Alexander put a little more force onto the lever, and after some unpleasant crackling, the socket slid open. The chip practically jumped out of the socket, overjoyed to be free of its restraints. A glob of thermal grease jumped out from beneath it. Nicholas hadn’t been lying.

Socket-A mounts, like most CPU mounts, were designed to allow a chip to enter one way. When the chip was oriented correctly, it would simply slide into the mount with no friction. Any other orientation would refuse to let the chip in. It was essentially fool-proof.

Everything is fool-proof until they invent a better fool. When the chip didn’t slide into place, Nicholas slathered an inch of lubricant on the pins and then jammed the chip into the socket like it was going into the backseat of a Volkswagen.

“Can you fix it?” Nicholas asked.

Alexander looked at the bottom of the chip. Pins were bent and a few were broken. By rights, the ceramic base should have given out with that kind of pressure, and it was only because fate loves idiots that the chip wasn’t broken into a pile of shiny pieces. “No.”

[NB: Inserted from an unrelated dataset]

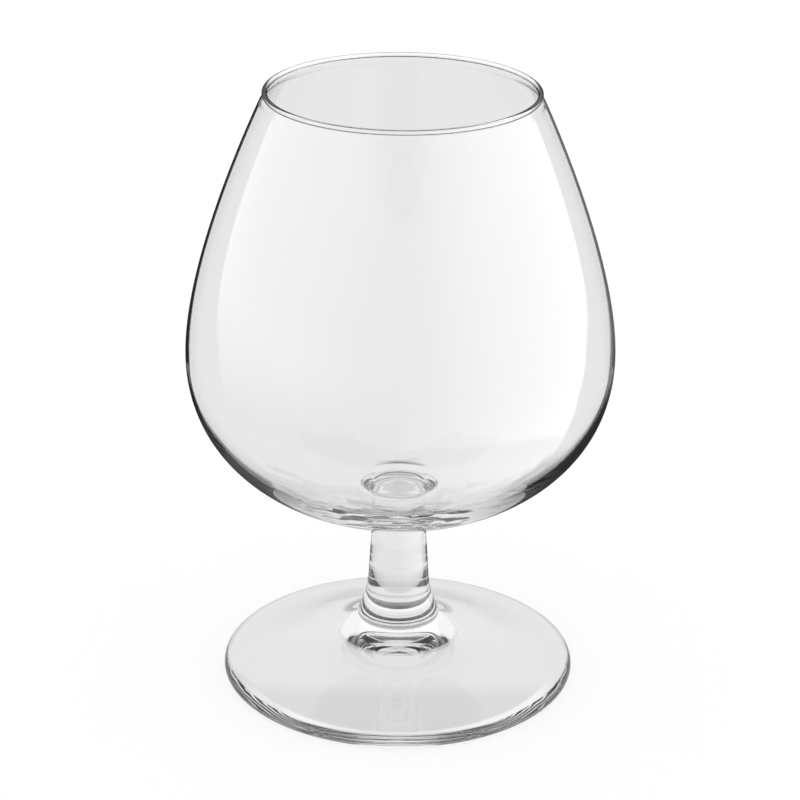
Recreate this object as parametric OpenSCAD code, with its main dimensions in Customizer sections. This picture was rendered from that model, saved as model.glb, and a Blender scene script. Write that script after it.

This wasn’t just any desktop that Nicholas had ruined. This particular computer was bound for the owner’s desk. Nicholas had proudly ordered the best parts available, and had spent weeks bragging about how awesome the computer would be.

The computer was broken, and Alexander was the last person to touch it. Nicholas cried to his cousin, who screamed at Alexander. Threats of unemployment flowed freely. Frustrated, Alexander returned to his desk and checked his email.

There was a note from his old boss. A new position had opened up, and he wanted Alexander to apply.